Portrait of a Man is a c. 1657 portrait painting painted by Rembrandt. It is an oil on canvas and is in the collection of the Metropolitan Museum of Art.

==Description==
This painting came into the collection via the Henry G. Marquand bequest.

This painting was documented by Hofstede de Groot in 1914, who wrote:753. A PALE MAN WITH LONG DARK HAIR. Bode 222; Dut. 339; Wb. 209; B.-HdG. 495. About forty. Half-length with one hand; life size. He stands, seen almost in full face, looking straight before him. His left hand is in his black cloak, which envelopes the figure. He wears a large, smooth, close-fitting collar with tassels and a high broad-brimmed black hat. He has a slight moustache, is partly shaven, and has dark eyes. The light falls from the left on the right side of the face and the collar.
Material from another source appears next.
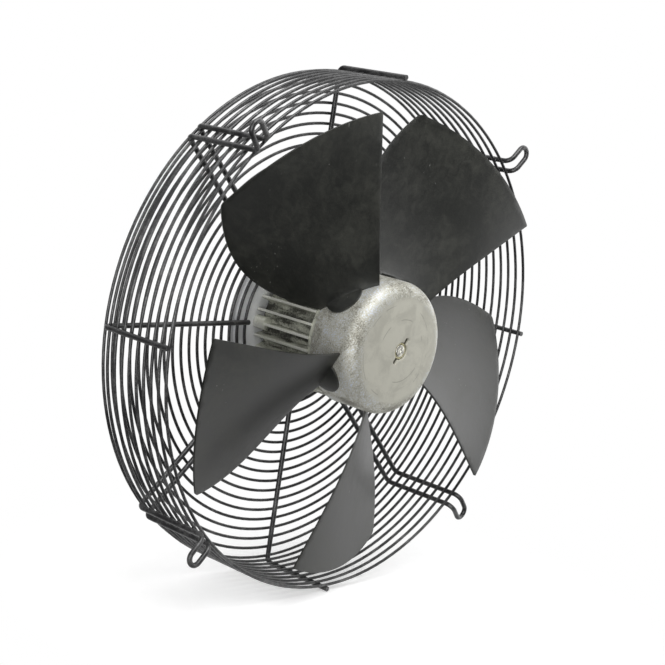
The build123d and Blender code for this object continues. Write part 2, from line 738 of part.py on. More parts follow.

The background is illumined to the left. Signed in full, and dated 1664; canvas, 31 1/2 inches by 25 inches. Mentioned by Bode, pp. 531, 588; Dutuit, p. 46; Michel, p. 442].
Exhibited at the Hudson-Fulton Celebration, Metropolitan Museum, New York, 1909, No. 107. In the collection of the Marquess of Lansdowne, London, 1883. In the collection of H. G. Marquand, New York; given by him in 1890 to the Museum.

Despite extensive research, the sitter and earlier owners of this painting are unknown. Surface examination has shown that the date Hofstede de Groot saw had disappeared by the 1950s, and the overall condition of the painting is rather abraded. The shading of the eyes under the hat is characteristic of Rembrandt's work in the 1650s.